Angiotensin-converting enzyme inhibitors (ACEIs) and angiotensin receptor blockers (ARBs) are commonly used antihypertensive medications that have been reported to affect aberrant angiogenesis and the dysregulated inflammatory response. Because of such mechanisms, it was hypothesized that these medications might affect the tumor response to neoadjuvant radiation in patients with rectal cancer.METHODS:
One hundred fifteen patients who were treated with neoadjuvant radiation at the University of Wisconsin (UW) between 1999 and 2012 were identified. Univariate analyses were performed with anonymized patient data. In a second independent data set, 186 patients with rectal cancer who were treated with neoadjuvant radiation at the Queen's Medical Center of the University of Hawaii (UH) between 1995 and 2010 were identified. These data were independently analyzed as before. Multivariate analyses were performed with aggregate data.RESULTS:
Among patients taking ACEIs/ARBs in the UW data set, a significant 3-fold increase in the rate of pathologic complete response (pCR) to neoadjuvant therapy (52% vs 17%, P = .001) was observed.
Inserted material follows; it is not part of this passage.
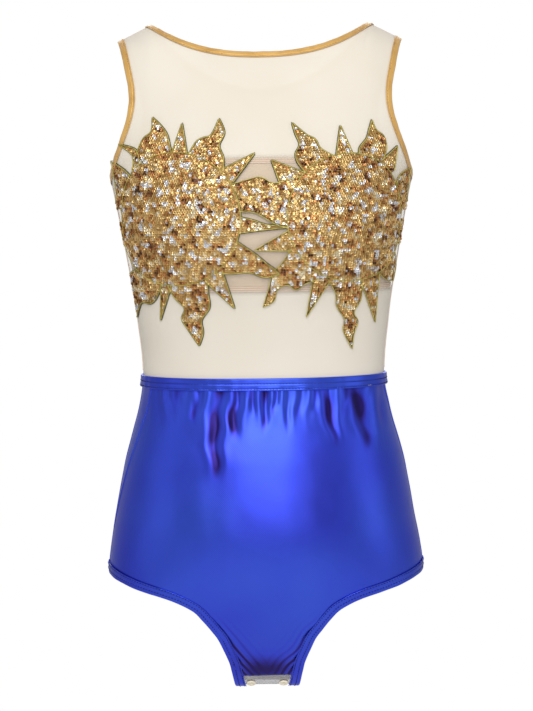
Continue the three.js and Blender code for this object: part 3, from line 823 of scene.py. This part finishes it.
brief = {
    "cols": 190, "rows": 190, "wall": 0.5, "margin": 3.2, "seamPart": 0.34,
    # across, top and bottom heights, depth, half width, painted shade of each deep gather
    "folds": [
        (-45, 322, 222, 2.6, 6.4, 0.95), (-27, 322, 262, 2.4, 6.0, 0.85), (-65, 322, 280, 1.2, 5.0, 0.45),
        (-12, 322, 288, 1.1, 3.6, 0.35), (0, 322, 272, 1.9, 4.2, 0.7), (11, 322, 286, 1.4, 3.0, 0.55),
        (24, 322, 270, 1.0, 3.4, 0.2), (36, 322, 284, 1.1, 4.6, 0.3), (50, 322, 290, 1.0, 4.0, 0.3),
        (66, 322, 256, 2.1, 5.0, 0.7), (97, 322, 250, 2.6, 8.0, 0.75), (-88, 322, 288, 0.6, 5.0, 0.25),
        (81, 322, 284, 1.0, 4.2, 0.3), (118, 322, 270, 0.8, 5.0, 0.2),
    ],
    "puckers": (1.9, 11.0, 9.0, 1.3),  # height, pitch, reach in from the hem, slope
}


def foldsAt(x, height):  # how far into its valley and onto its shoulders each deep gather is, and the painted shade in its valley
    lift, shade = np.zeros(np.shape(x)), np.zeros(np.shape(x))
    for across, high, low, depth, half, paintedDark in brief["folds"]:
        sway = (high - height) * across * 0.0012
        sway = sway + 2.2 * np.sin(height / 15 + across) + 0.9 * np.sin(height / 5.5 - across)
        reach = np.clip((height - low) / (high - low), 0, 1)
        fan = (x - across - sway) / half / (0.6 + 0.5 * reach)
        fade = smooth(reach, 0, 0.5)
        valley = np.exp(-fan * fan)
        lift += depth * fade * (0.35 * np.exp(-(np.abs(fan) - 1.9) ** 2 * 1.6) - valley)
        uneven = 0.75 + 0.35 * np.sin(height / 7 + across)
        # painted shade, darkest in the valley
        shade += paintedDark * smooth(reach, 0, 0.35) * np.exp(-(fan + 0.35) ** 2 * 1.3) * uneven
    return lift, np.clip(shade, 0, 1)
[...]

This finding was confirmed in the UH data set, in which a significant 2-fold–increased pCR rate (24% vs 12%, P = .03) was observed. Identified patient and treatment characteristics were otherwise balanced between patients taking and not taking ACEIs/ARBs. No significant effect was observed on pCR rates with other medications, including statins, metformin, and aspirin. Multivariate analyses of aggregate data identified ACEI/ARB use as a strong predictor of pCR (odds ratio, 4.02; 95% confidence interval, 2.06-7.82; P < .001).CONCLUSIONS:
The incidental use of ACEIs/ARBs among patients with rectal cancer is associated with a significantly increased rate of pCR after neoadjuvant treatment.
The incidental use of angiotensin-converting enzyme inhibitors and angiotensin receptor blockers among rectal cancer patients receiving neoadjuvant radiotherapy is associated with an increased rate of pathological complete response. This finding is verified in a second independent database, and a multivariate aggregate analysis shows that the use of these medications is a strong predictor of a pathologic complete response.